Tai Solarin

 

Tai Solarin

Tai Solarin was a leading Nigerian humanist and educationalist. He was at one time the chairman of the People’s Bank of Nigeria and also a writer for leading Nigerian newspapers. He served in the British Air Force during the Second World War and studied in the universities of Manchester and London. He campaigned for human rights and founded and ran for many rears a secular state school, called the Mayflower, which powerfully spread humanist views.

The majority of schools in Nigeria are religious and the Mayflower was therefore a shining but lone example of secular education. It was started in 1956 with seventy pupils and by 1992 had around 2,000 pupils. Solarin said that "I have stood, almost exclusively, for free, universal and compulsory education for all children, to the end of high school." He believed in children being taught to be masters of their own fate.

He was particularly critical of the Roman Catholics, who exerted much control over Nigeria’s largely private education system. He recognised Nigeria was essentially a religious country, but thought that this would change with an increase in literacy. He responded to the question is humanism and athiesm not ‘un-African’ or possibly ‘detrimental to the African psyche’ by replying that: ‘Humanism and atheism develop in the mind of man, not for a special breed of homo sapiens but for humanity. Just as the wheel has been invented, not for whatever race invented it, but for humans everywhere.

He said it took him thirty to get the sledgehammer to break the (religious) shackle around his mind. But he was enlightened by people such as Charles Bradlaugh, H G Wells, Robert Ingersoll, Jawarharlal Nehru, G B Shaw, and H A L Fisher. As a result he could ‘maintain great comfort and infinite happiness living as a humanist.’

Segun Oyebade has described Tai Solarin as the number one outspoken athiest in Nigeria, who was a great supporter of Action for Humanism in Nigeria. It was suggested that he should be made Patron Saint of Action for Humanism.

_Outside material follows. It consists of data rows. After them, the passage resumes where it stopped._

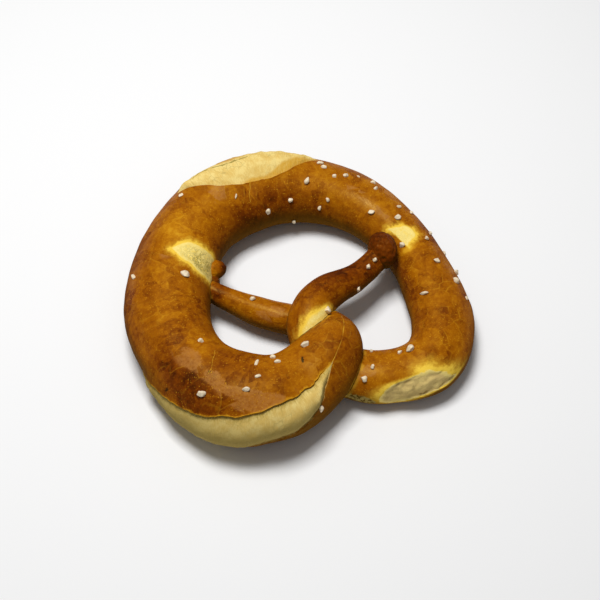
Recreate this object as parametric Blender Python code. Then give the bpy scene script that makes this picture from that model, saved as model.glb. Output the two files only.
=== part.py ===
"""Soft pretzel: a rope of lye dough, fat in the belly and thin at its two ends, twisted once and baked.

Metres, +Z up. The pretzel lies flat on z = 0 with its box centred on the origin. +Y points from the
knot to the top of the belly and +X points to the right lobe, as seen from above.
"""

import math

import bmesh
import bpy
import numpy as np
from mathutils import Vector

MM = 0.001
NAME = "pretzel"

# The rope
RING_SPACING = 5.0 * MM
SIDES = 36
CURVE_STEPS = 4000          # steps along which the route's length is measured
CURVE_TENSION = 0.75        # between 1, knots spaced by distance, and 0.5, which rounds tight bends
UNDERSIDE_DIP = 0.08        # share of a lying section's height that the baking tray flattens away
TRAY_SIZE = 0.30
TRAY_DEPTH = 0.02

# Route of the rope from the knob to the thin tip, by hand, in millimetres:
# x, y, height of the underside, width, height, and how far the section lies flat (1) or hangs free (0)
ROUTE = [
    # arm from the knob, down to the twist
    (46.2, 3.4, 14.2, 12.8, 11.6, 0),
    (29.3, -7.4, 12.5, 13.5, 13, 0),
    (9.2, -16.5, 12.5, 18, 17, 0),
    (1, -29, 11, 20.5, 17, 0),
    (4.5, -42, 3, 23, 18, 0.3),
    (15, -52, 0, 25, 19.5, 0.8),
    # right lobe
    (32, -58, 0, 26, 20, 1),
    (51, -56.2, 0, 28.5, 22.5, 1),
    (62.5, -40.6, 0, 29.5, 23, 1),
    (65.1, -15, 0, 28.5, 22.5, 1),
    (60, 16.2, 0, 27, 22, 1),
    (43, 43, 0, 31, 25, 1),
    # belly
    (20, 56.6, 0, 36, 28, 1),
    (-8, 59.3, 0, 40.5, 31, 1),
    (-34.8, 47.2, 0, 39.5, 31, 1),
    (-54, 18.5, 0, 40, 31, 1),
    # left lobe
    (-61, -10, 0, 39.5, 31, 1),
    (-56.2, -32.6, 0, 38.5, 31.5, 1),
    (-44.4, -50.4, 0, 42, 33, 1),
    (-25.9, -58.6, 0, 41, 33, 1),
    (-7, -54, 0, 36, 31, 0.8),
    # over the other strand, round under the first arm, and out to the thin tip
    (8.2, -42.5, 5.5, 29.2, 27, 0.1),
    (10.8, -29.4, 6, 18, 18, 0),
    (1, -20, 3, 15, 15, 0),
    (-14, -11, 2.5, 15, 14.5, 0),
    (-28, -0.5, 5, 12, 12, 0),
    (-41, 10, 9, 9, 9.5, 0),
]

# Splits in the crust: distance along the rope in millimetres, then the angles of the two lips round
# the section in degrees, where 0 is the outer side, 90 the top and 180 the inner side
BELLY_SPLIT = [
    (256, 50, 50),
    (262, 46, 71),
    (271, 35, 94),
    (285, 24, 107),
    (299, 28, 101),
    (309, 34, 86),
    (319, 45, 45),
]
LOBE_SPLIT = [
    (398, -8, -8),
    (405, -24, 0),
    (415, -37, 12),
    (428.5, -42, 27),
    (440, -32, 39),
    (448, -12, 49.5),
    (458, 8, 57),
    (466, 28, 61),
    (474, 48, 63),
    (482, 64, 64),
]
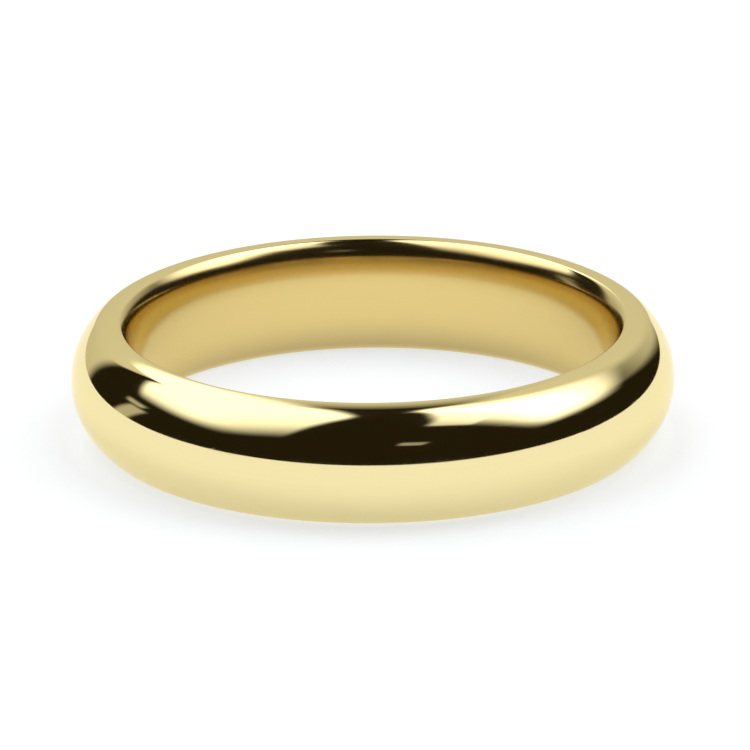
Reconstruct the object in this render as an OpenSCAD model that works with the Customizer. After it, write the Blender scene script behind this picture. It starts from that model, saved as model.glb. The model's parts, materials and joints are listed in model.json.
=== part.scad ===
// A plain domed band for a finger, in one seamless piece of gold.
// It lies flat: +Z runs along the axis of the bore, and the origin is at the
// middle of the circle that it rests on.

/* [Finger size] */
// Inside diameter of the band, at the middle of the bore
bore_d = 16.2; // [14:0.1:22]

/* [Band] */
// Width of the band, from side to side
band_w = 4; // [3.8:0.1:7]
// Thickness of the metal at the middle of the band
wall_t = 2.05; // [1.95:0.05:2.2]

/* [Edges] */
// Radius of the shoulder that rolls the domed outside over to each side
shoulder_r = 0.575; // [0.4:0.025:0.75]
// Width of the flat rim on each side, which the band rests on
rim_w = 0.4; // [0.3:0.05:0.45]
// How far each mouth opens out, from the bore to the flat rim
mouth_w = 0.45; // [0.425:0.025:0.475]
// Radius of the small edge where each flat rim turns into the mouth
edge_r = 0.15; // [0.15:0.025:0.2]
// Radius of the curve below that edge
mouth_r = 0.875; // [0.85:0.025:0.875]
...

Adebeyo Akerele in the Guardian (September 5, 1992) stated of Solarin that: ‘Not believing in our concept of God and heaven and thus the need for salvation, he has spent his life doing good for the selfless reason that it is good to do so. Solarin has fed the poor with food and the ignorant with knowledge. He has clothed the naked. He has suffered personal deprivations for the freedom of others …’

Tai Solarin wrote: ‘ My allegiance is to man. Locally to the Nigerian; universally to humanity.’